No one would hold up the Middle East as a beacon of acceptance. Indeed, tolerance in the region never quite matches its diversity, its truth apparent in the withering of Iraq’s proud Jewish and Christian communities and the sectarian strife that simmers and sometimes explodes in Egypt and Lebanon. A contest in much of the Middle East is under way to claim everything from history to power. At heart, that contest revolves around the axis of identity, now more than ever defined religiously.
But in the Middle East, colloquial Arabic, drawn from the millennia-old tongue in which Muslims believe God spoke to Muhammad, has yet to become a battleground.
Inshallah, God willing, everyone says about everything in the future tense, from an appointment the next day to the sun rising in the east. The same goes for In Allah rad, if God wills it. The word Allah infuses virtually every salutation, greeting and condolence, spoken upon departure and arrival, and at birth and death, a centuries-long refinement of mutual social exchanges that ensures almost no moment is awkward. Kater khair Allah, a Christian in Hikmat’s town would say to his Muslim neighbor.
To him, a shared God, the God of Abraham, has a shared name, Allah.
Not that there aren’t differences in emphasis. Arab Christians often use the words for Lord (rabb) and Father (abb) to denote God. No Muslim would swear on the cross or the Virgin, as Christians do. (Our Lady Mariam, Muslims would say.) Beyond language, fear, suspicion and resentment of other creeds remain a part of the culture, sometimes encapsulated in simple proverbs. To Muslims around Hikmat’s town, you should “eat dinner with a Druze, spend the night with a Christian.” Or, in another rendering,
“Spend the night with anyone except the Druze.” To Christians, you should “eat dinner with a Druze, spend the night with a Muslim.” Only the Druze knew what the Druze said.
But away from the tensions that roil so much of the Middle East, the chauvinism, and the political machinations that stoke religious hatred for tactical gain, the language is a vestige of a shared culture that is undeniably Islamic, but perhaps universal, too.

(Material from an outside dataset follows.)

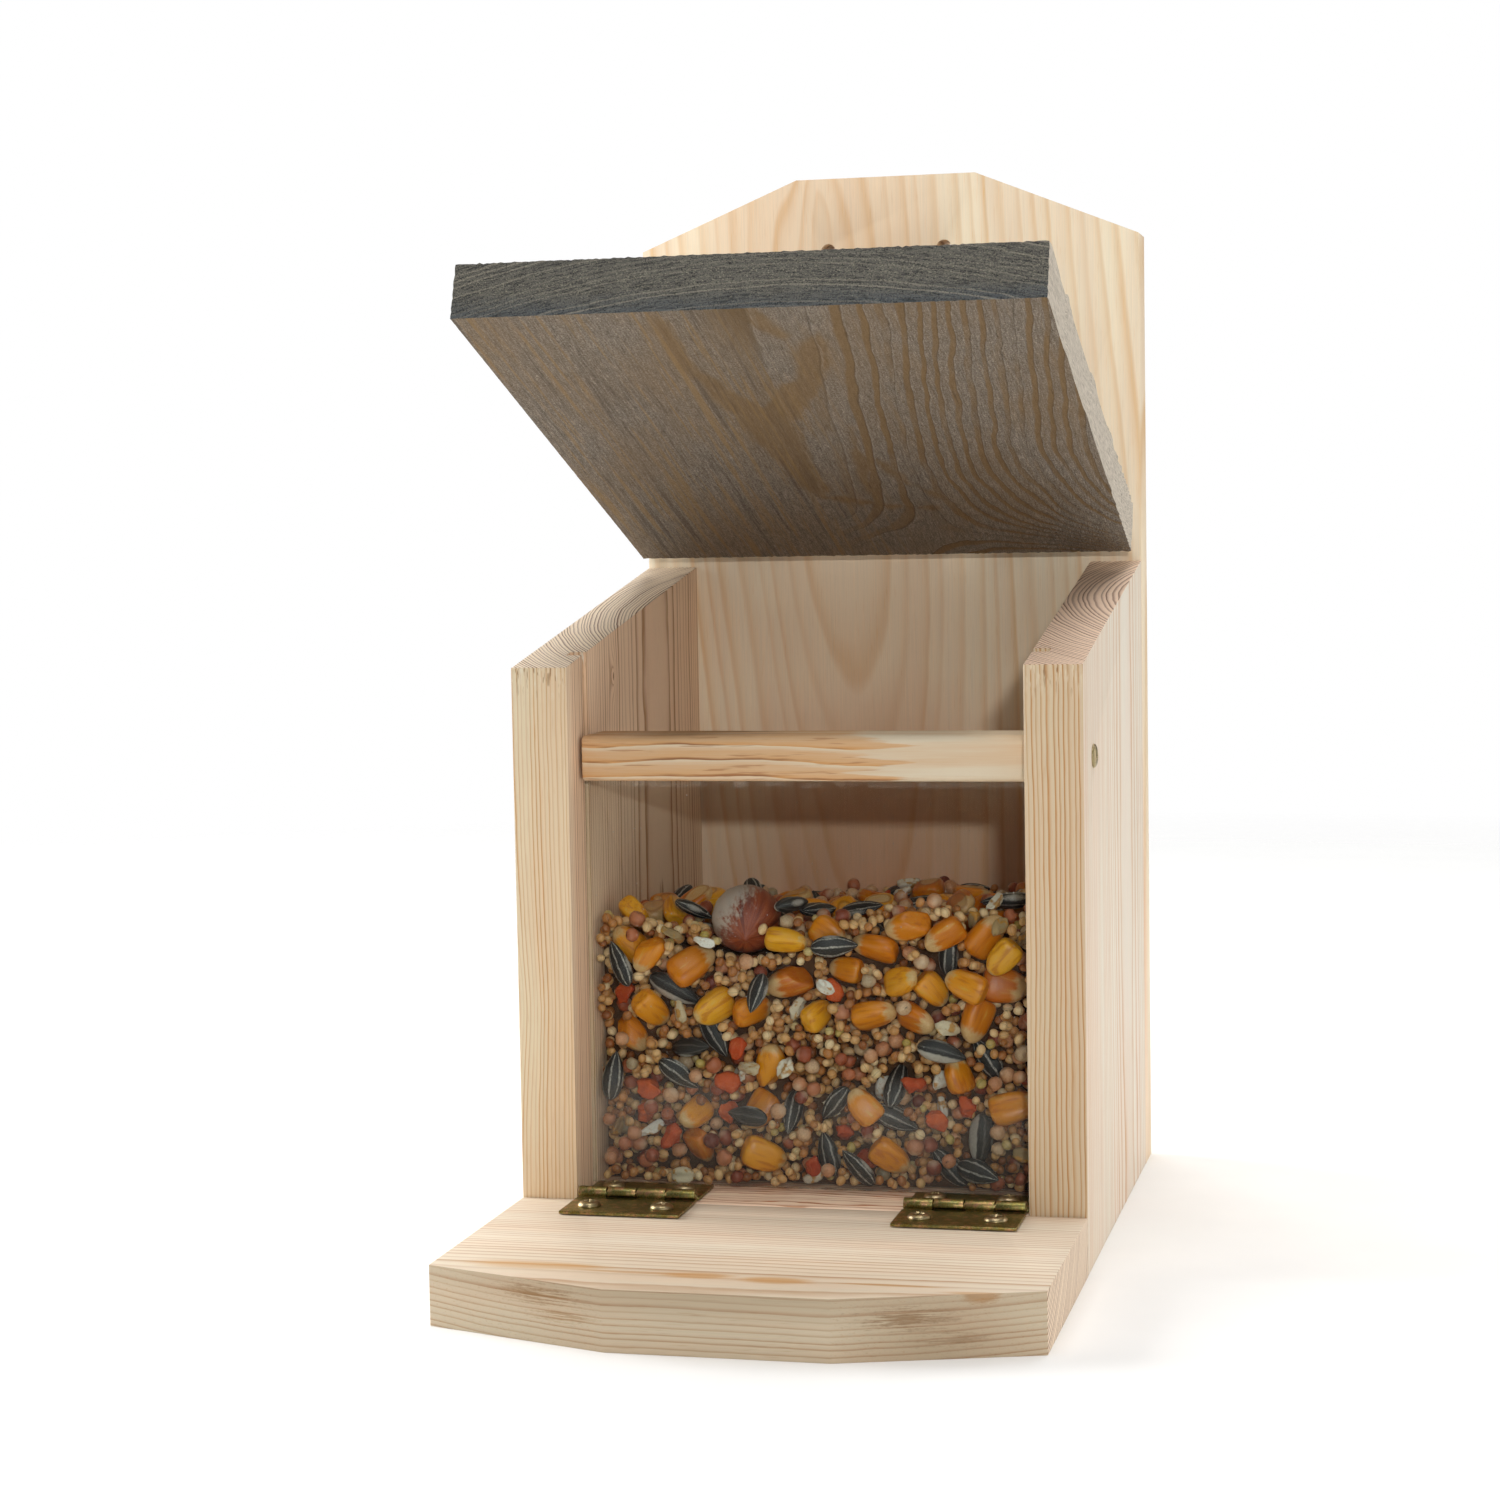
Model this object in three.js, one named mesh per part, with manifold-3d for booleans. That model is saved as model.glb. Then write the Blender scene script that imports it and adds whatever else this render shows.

A few days later after the conversation with Hikmat, I sat with other friends in the town, Abu Jean, a Christian, and Abu Alaa, a Muslim. There was the talk of a village – about landscapes, people, things that seem remarkable when all else tends toward the mundane. They marveled at the intricacy of honeycomb. Qudrit Allah kbeereh, Abu Jean said. “What God can do.” Abu Alaa lamented his relative’s misfortune. Allah karim, he said. “God is generous.” Abu Jean boasted. “I’m only scared of God. Look, trust me,” he said to Abu Alaa, pointing his index finger to the sky, “God will leave the jerks behind.” Abu Alaa nodded his head. Allah fawq, he told Abu Jean. “God is above.”
The conversation was a cliché I had heard countless times, but they seemed to enjoy repeating it, Muslim and Christian, appreciating a vocabulary they both understood.